In a lot of ways, suburbia now houses profound variations in the American experience itself.  It encompasses wealth inequality - the very rich and the very poor, along with a shrinking middle-class.  It reflects a kalaidescope of racial and ethnic identities. It houses different family types and age brackets, including young singles, empty nesters, the elderly, same-sex couples with kids, single parents with kids, extended families.  By 2010, 75 percent of suburban homes did not contain a married-couple family with kids.  These social realities ought to explode - once and for all - that outworn myth of good ol' June & Ward Cleaver living out their white suburban dream. And maybe even that spectre of the "soccer mom." 

Working class Azusa

So how, then, could the phrase "suburban vote" possibly signify anything resembling a coherent bloc? 

For some time, the "suburban vote" signified that volatile middle of American politics that could easily swing either way. It was a bipartisan phenom, encompassing both conservatives and liberals who shared a common set of "suburban" values like homeowner entitlements, law and order, low taxes, and the like.  As suburbia has expanded to gargantuan levels - now housing 51 percent of all Americans - that political "center of gravity" is swinging and swaying, toppling from one side to the other, thrown off kilter by agendas and concerns that may exist more on the political edges and reflect an enormous range of perspectives. 
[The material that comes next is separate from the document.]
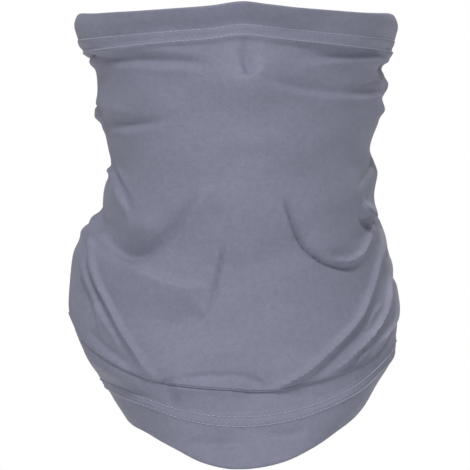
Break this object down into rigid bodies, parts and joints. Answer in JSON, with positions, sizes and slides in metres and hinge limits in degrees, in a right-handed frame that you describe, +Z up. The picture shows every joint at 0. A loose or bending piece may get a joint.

Even recent presidential elections have telegraphed these changes.  When George W. Bush won in 2004, the crucial “suburban voters” who helped put him over the top lived in the fast-growing exurbs, which typically remained the whitest.  Although not necessarily the most prosperous, these exurbs housed upwardly striving young families with kids seeking affordable homes, and the only place they could afford them was in the far suburban fringe, where "drive-til-you-qualify" subdivisions were spreading rapidly and providing refuge from high taxes and social diversity.  In some cases, these were the same communities hit hard during the foreclosure crisis. 

When Obama won election in 2008 and 2012, by contrast, it was the inner suburbs that helped push him to victory.  In these older suburbs, residents tended to be more diverse ethnically, racially, and even socio-economically, and were definitely more left leaning.  This “suburban vote” signified something much different than the one that helped elect George W. Bush. Some pundits in 2014 predicted that "To win the White House in 2016, Republicans must retain their exurban and rural strongholds, while beating back the growing Democratic tide in the [inner] suburbs..."  But few voices now seem to be parsing out these subtleties. 

Especially as the election is moving into that heated final stretch, I fear we're going to see political commentators, pollsters, and pundits throwing the "suburban vote" phrase around too carelessly, without realizing the intensive variation that rubric embraces. Even in yesterday's column by Cathleen Decker, one of my favorite political analysts here in L.A., she wrote that Clinton and Trump have been "tussling over suburbanites who usually lean Republican." 

Rather than fall back upon these outworn images of the burbs, it's time the pundits learn a thing or two about what's actually happening in the suburbs.   Even better, I'd rather hear some talk about how the candidates plan to improve life in the suburbs - for the incredibly rich array of people who now live in them, that 51 percent of Americans.  Some policy talk - beyond Trump's remark that the foreclosure crisis was a good business opportunity - would be way more welcome than some glib reference to the "suburban vote."